[BEGIN Collected data]

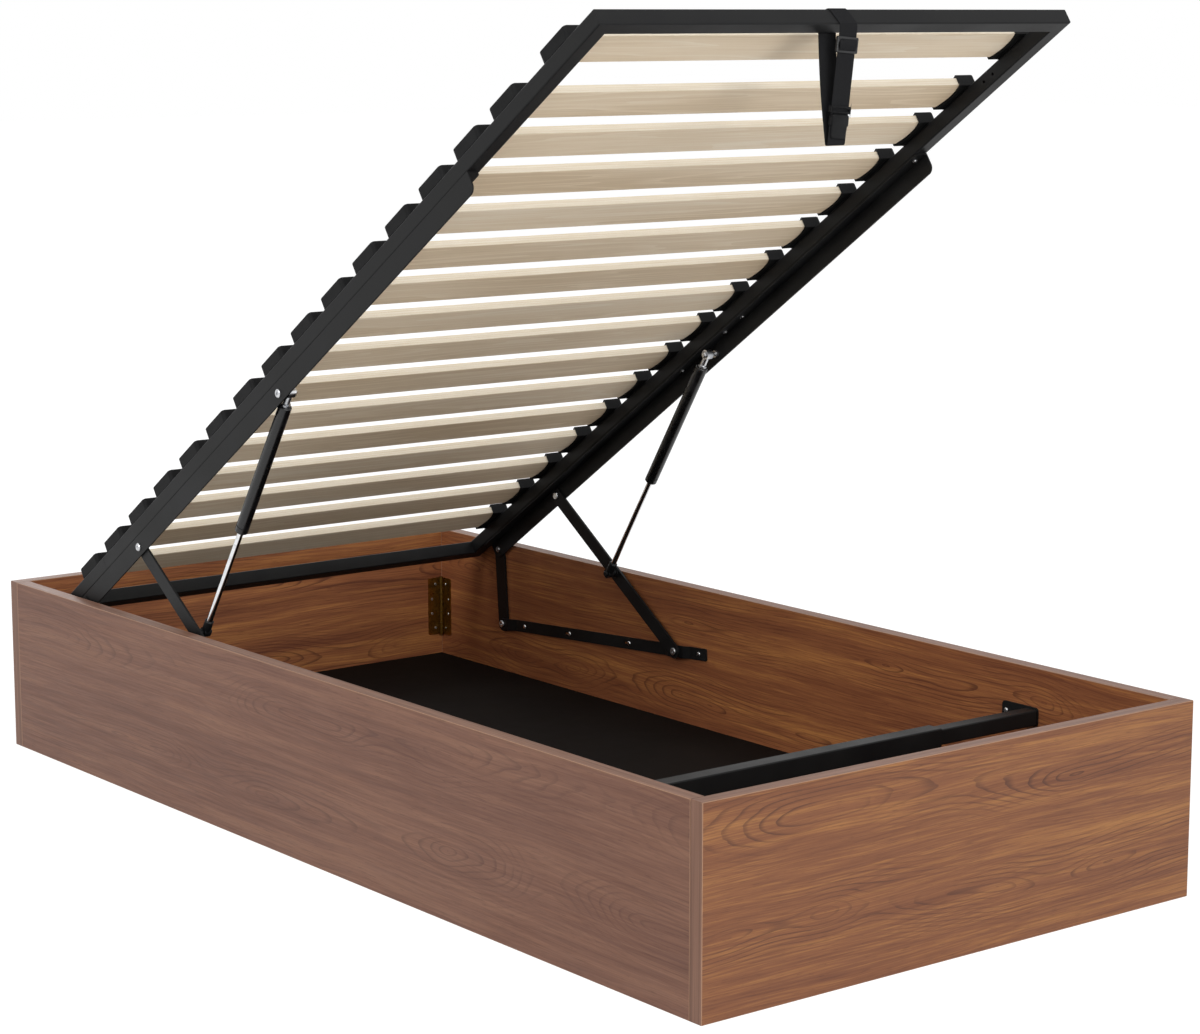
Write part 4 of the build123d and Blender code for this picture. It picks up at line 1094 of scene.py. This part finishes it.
@dataclass
class PullStrap:
    """The loop of webbing on the foot tube, swept in one piece, with its slider and buckle."""

    route: StrapRoute = StrapRoute()
    clasps: Clasps = Clasps()
    width: float = 0.033
    edge_round: float = 0.0005
    slider_drop: float = 0.0225
    plug_drop: float = 0.1135
    socket_drop: float = 0.1372
    turn_steps: int = 6
    turn_low: float = 0.0012
    turn_rise: float = 0.0026
    turn_width: float = 0.032

    @staticmethod
    def _stations(points: Sequence[Vector], closed: bool) -> list[Matrix]:
        """Return a placement for the webbing's section at each point, square to the route."""
        stations = []
        last = len(points) - 1
        for index, point in enumerate(points):
            ahead = points[(index + 1) % len(points)] if closed else points[min(index + 1, last)]
            behind = points[index - 1] if closed else points[max(index - 1, 0)]
            way = ahead - behind
            turn = Matrix.Rotation(math.atan2(-way.y, way.z), 4, "X")
            stations.append(Matrix.Translation(point) @ turn)
        return stations + stations[:1] if closed else stations

    def _sweep(self, points: Sequence[Vector], width: float, closed: bool) -> bmesh.types.BMesh:
        """Return webbing swept along a route and laid out in metres on its UV map.

        Args:
            points: The route's middle line.
            width: The webbing's width.
            closed: True where the route ends at its start.

        Returns:
            A closed mesh.
        """
        mesh = bmesh.new()
        sheet = mesh.loops.layers.uv.new("webbing")
        bmesh.ops.create_grid(mesh, x_segments=1, y_segments=1, size=0.5)
        bmesh.ops.scale(mesh, vec=(width, self.route.thickness, 1.0), verts=mesh.verts)
        bevel(mesh, mesh.verts[:], self.edge_round, 2, "VERTICES")
        bmesh.ops.delete(mesh, geom=mesh.faces[:], context="FACES_ONLY")
        stations = self._stations(points, closed)
        bmesh.ops.transform(mesh, matrix=stations[0], verts=mesh.verts)
        edges = mesh.edges[:]
        length = 0.0
        for before, after in zip(stations, stations[1:]):
            step = (after.translation - before.translation).length
            grown = bmesh.ops.extrude_edge_only(mesh, edges=edges)["geom"]
            fresh = [part for part in grown if isinstance(part, bmesh.types.BMVert)]
            bmesh.ops.transform(mesh, matrix=after @ before.inverted(), verts=fresh)
            for face in (part for part in grown if isinstance(part, bmesh.types.BMFace)):
                for corner in face.loops:
                    new = corner.vert in fresh
                    centre = after if new else before
                    across = corner.vert.co.x - centre.translation.x
                    corner[sheet].uv = (across, length + step if new else length)
            edges = [part for part in grown if isinstance(part, bmesh.types.BMEdge)]
            length += step
        bmesh.ops.remove_doubles(mesh, verts=mesh.verts, dist=WELD_DISTANCE)
        if not closed:
            rims = [edge for edge in mesh.edges if edge.is_boundary]
            bmesh.ops.holes_fill(mesh, edges=rims, sides=0)
        LOG.info("webbing swept over %.0f mm", length / MILLIMETRE)
        return mesh

    def _slider_turn(self) -> bmesh.types.BMesh:
        """Return the turn of webbing that bulges over the slider's middle bar."""
        reach = self.clasps.slider_size[1] / 2 - self.clasps.slider_bar
        place = self.route.on_strand(self.slider_drop)
        points = []
        for step in range(-self.turn_steps, self.turn_steps + 1):
            share = step / self.turn_steps
            bulge = self.turn_low + self.turn_rise * math.cos(share * math.pi / 2)
            points.append(place @ Vector((0.0, reach * share, bulge)))
        return self._sweep(points, self.turn_width, False)

    def build(self) -> None:
        """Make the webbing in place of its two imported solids, and its slider and buckle."""
        woven = WovenWebbing("strap_webbing").material()
        mesh = self._sweep(self.route.loop(), self.width, True)
        replaced = ("pull_strap_wrap", "pull_strap_drop")
        strap = new_piece("pull_strap_webbing", mesh, None, woven, replaced)
        self.route.pivot()
        self.route.below()
        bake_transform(strap)
        new_piece("pull_strap_slider_turn", self._slider_turn(), "pull_strap", woven)
        gloss = GlossPaint("clasp_black", colour="#0d0d0e", sheen=(0.3, 0.44)).material()
        matt = MouldedPlastic("buckle_black", colour="#070708").material()
        clasps = self.clasps
        for name, shape, drop, material, stands_for in (
            ("webbing_slider", clasps.slider(), self.slider_drop, gloss, "strap_slider"),
            ("buckle_plug", clasps.plug(), self.plug_drop, matt, "strap_buckle_plug"),
            ("buckle_socket", clasps.socket(), self.socket_drop, matt, "strap_buckle_socket"),
        ):
            bmesh.ops.transform(shape, matrix=self.route.on_strand(drop), verts=shape.verts)
            new_piece(name, shape, "pull_strap", material, (stands_for,))


@dataclass(frozen=True)
class Lamp:
    """One square softbox: where it hangs, what it faces, its power and its side."""

    name: str
    place: Point
    target: Point
    power: float
    size: float = 4.0

    def hang(self) -> None:
        """Make the lamp."""
        data = bpy.data.lights.new(self.name, "AREA")
        data.shape = "SQUARE"
        data.size = self.size
        data.energy = self.power
        lamp = bpy.data.objects.new(self.name, data)
        aim = (Vector(self.target) - Vector(self.place)).to_track_quat("-Z", "Y")
        lamp.matrix_world = Matrix.Translation(self.place) @ aim.to_matrix().to_4x4()
        bpy.context.scene.collection.objects.link(lamp)


@dataclass
class Studio:
    """The camera, the lamps, the pale floor and the white surroundings."""

    lens: float = 89.41
    sensor: float = 36.0
    camera_place: Point = (-2.90534, -3.87473, 1.32117)
    camera_turn: Point = (math.radians(80.409), 0.0, math.radians(-37.926))
    camera_sight: float = 200.0
    floor_size: float = 60.0
    floor_paint: Rgba = (0.8, 0.8, 0.8, 1.0)
    floor_lift: float = 0.7
    floor_glow: float = 1.3
    surround: float = 0.4
    lamps: tuple[Lamp, ...] = (
        Lamp("key", (-1.5, -7.5, 6.4), (0.0, 0.0, 0.4), 330.0),
        Lamp("low", (1.0, -9.9, 1.3), (0.0, 0.0, 0.6), 270.0),
        Lamp("fill", (-8.0, -1.5, 5.5), (0.0, 0.0, 0.3), 320.0),
        Lamp("back", (2.0, 8.0, 5.0), (0.0, 0.3, 0.6), 140.0),
    )

    def build(self) -> None:
        """Make everything around the object."""
        scene = bpy.context.scene
        scene.view_settings.view_transform = "Standard"
        self._camera(scene)
        self._floor()
        self._surroundings(scene)
        for lamp in self.lamps:
            lamp.hang()

    def _camera(self, scene: bpy.types.Scene) -> None:
        """Place the camera where the photograph was taken from."""
        data = bpy.data.cameras.new("camera")
        data.lens = self.lens
        data.sensor_width = self.sensor
        data.sensor_fit = "HORIZONTAL"
        data.clip_end = self.camera_sight
        camera = bpy.data.objects.new("camera", data)
        camera.location = self.camera_place
        camera.rotation_euler = self.camera_turn
        scene.collection.objects.link(camera)
        scene.camera = camera

    def _floor(self) -> None:
        """Lay a white floor that keeps a soft shadow."""
        mesh = bmesh.new()
        bmesh.ops.create_grid(mesh, x_segments=1, y_segments=1, size=self.floor_size / 2)
        data = bpy.data.meshes.new("studio_floor")
        mesh.to_mesh(data)
        mesh.free()
        floor = bpy.data.objects.new("studio_floor", data)
        bpy.context.scene.collection.objects.link(floor)
        graph = Graph.for_material("studio_floor")
        lift = self._seen(graph) * self.floor_lift
        paint = graph.node("ShaderNodeBsdfDiffuse", {}, {"Color": self.floor_paint})
        sockets = {"Color": WHITE, "Strength": self.floor_glow}
        glow = graph.node("ShaderNodeEmission", {}, sockets)
        mixed = graph.node("ShaderNodeMixShader", {}, {0: lift, 1: paint, 2: glow})
        graph.close("ShaderNodeOutputMaterial", mixed)
        data.materials.append(graph.owner)

    @staticmethod
    def _seen(graph: Graph) -> Value:
        """Return one for rays from the camera, and for reflected and refracted ones."""
        rays = graph.node("ShaderNodeLightPath", {}, {}, "Is Camera Ray")
        outputs = rays.socket.node.outputs
        glossy = Value(graph, outputs["Is Glossy Ray"])
        through = Value(graph, outputs["Is Transmission Ray"])
        return rays.either(glossy).either(through)

    def _surroundings(self, scene: bpy.types.Scene) -> None:
        """Surround the object with even light that looks white."""
        world = bpy.data.worlds.new("surroundings")
        scene.world = world
        graph = Graph(world)
        level = self._seen(graph) * (1 - self.surround) + self.surround
        sockets = {"Color": WHITE, "Strength": level}
        graph.close("ShaderNodeOutputWorld", graph.node("ShaderNodeBackground", {}, sockets))


def main() -> None:
    """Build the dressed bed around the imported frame."""
    logging.basicConfig(level=logging.INFO, format="%(name)s: %(message)s")
    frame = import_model()
    nodes = frame["nodes"]
    Studio().build()
    Box(nodes).build()
    Hardware(nodes).build()
    SlatDeck(nodes).build()
    PullStrap().build()
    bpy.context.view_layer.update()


if __name__ == "__main__":
    main()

[END Collected data]

Restate the listing exactly, starting at its first line and ending at the line where "return stations +" occurs; include both and no other lines.

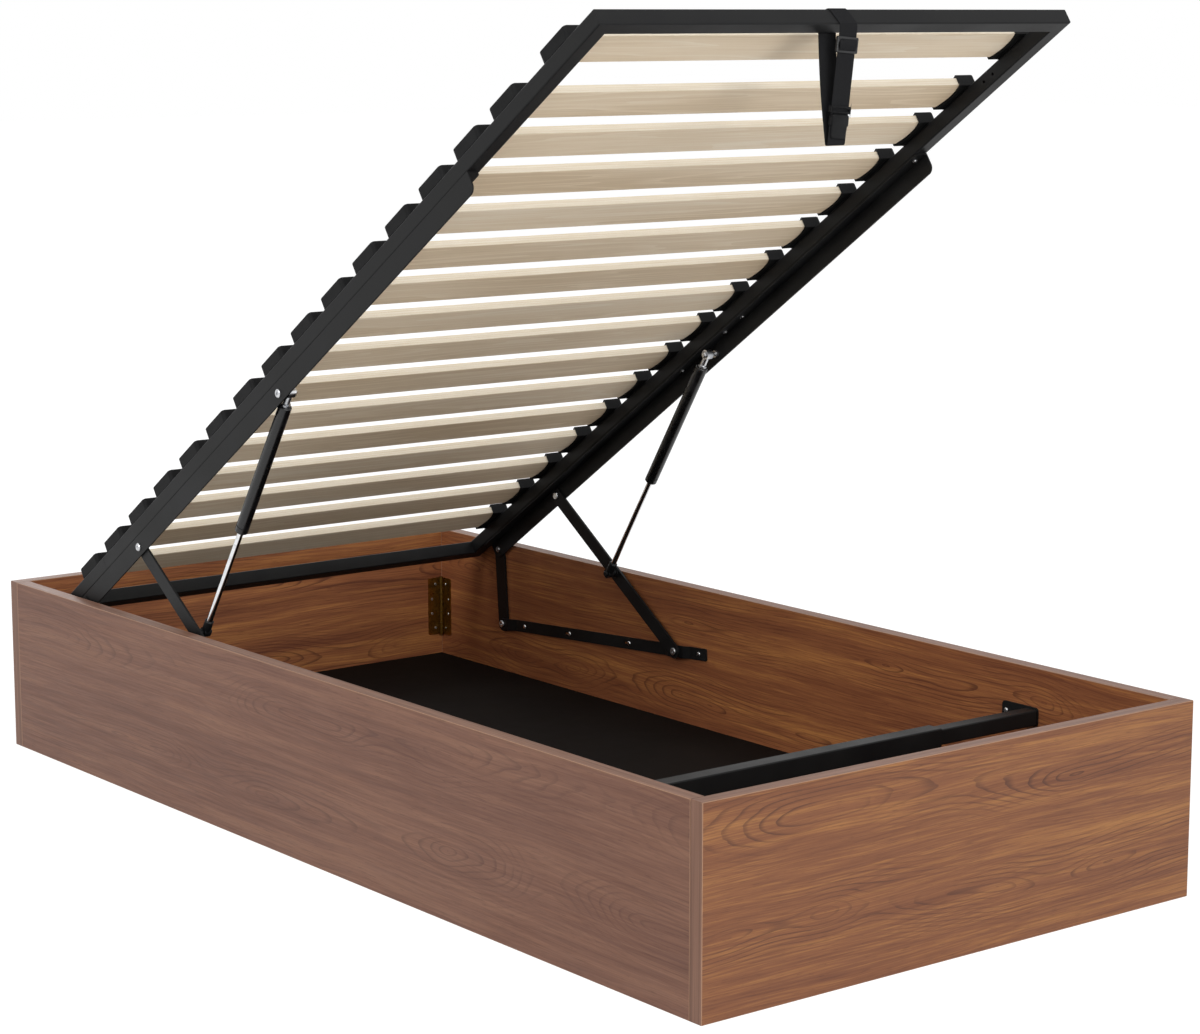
Write part 4 of the build123d and Blender code for this picture. It picks up at line 1094 of scene.py. This part finishes it.
@dataclass
class PullStrap:
    """The loop of webbing on the foot tube, swept in one piece, with its slider and buckle."""

    route: StrapRoute = StrapRoute()
    clasps: Clasps = Clasps()
    width: float = 0.033
    edge_round: float = 0.0005
    slider_drop: float = 0.0225
    plug_drop: float = 0.1135
    socket_drop: float = 0.1372
    turn_steps: int = 6
    turn_low: float = 0.0012
    turn_rise: float = 0.0026
    turn_width: float = 0.032

    @staticmethod
    def _stations(points: Sequence[Vector], closed: bool) -> list[Matrix]:
        """Return a placement for the webbing's section at each point, square to the route."""
        stations = []
        last = len(points) - 1
        for index, point in enumerate(points):
            ahead = points[(index + 1) % len(points)] if closed else points[min(index + 1, last)]
            behind = points[index - 1] if closed else points[max(index - 1, 0)]
            way = ahead - behind
            turn = Matrix.Rotation(math.atan2(-way.y, way.z), 4, "X")
            stations.append(Matrix.Translation(point) @ turn)
        return stations + stations[:1] if closed else stations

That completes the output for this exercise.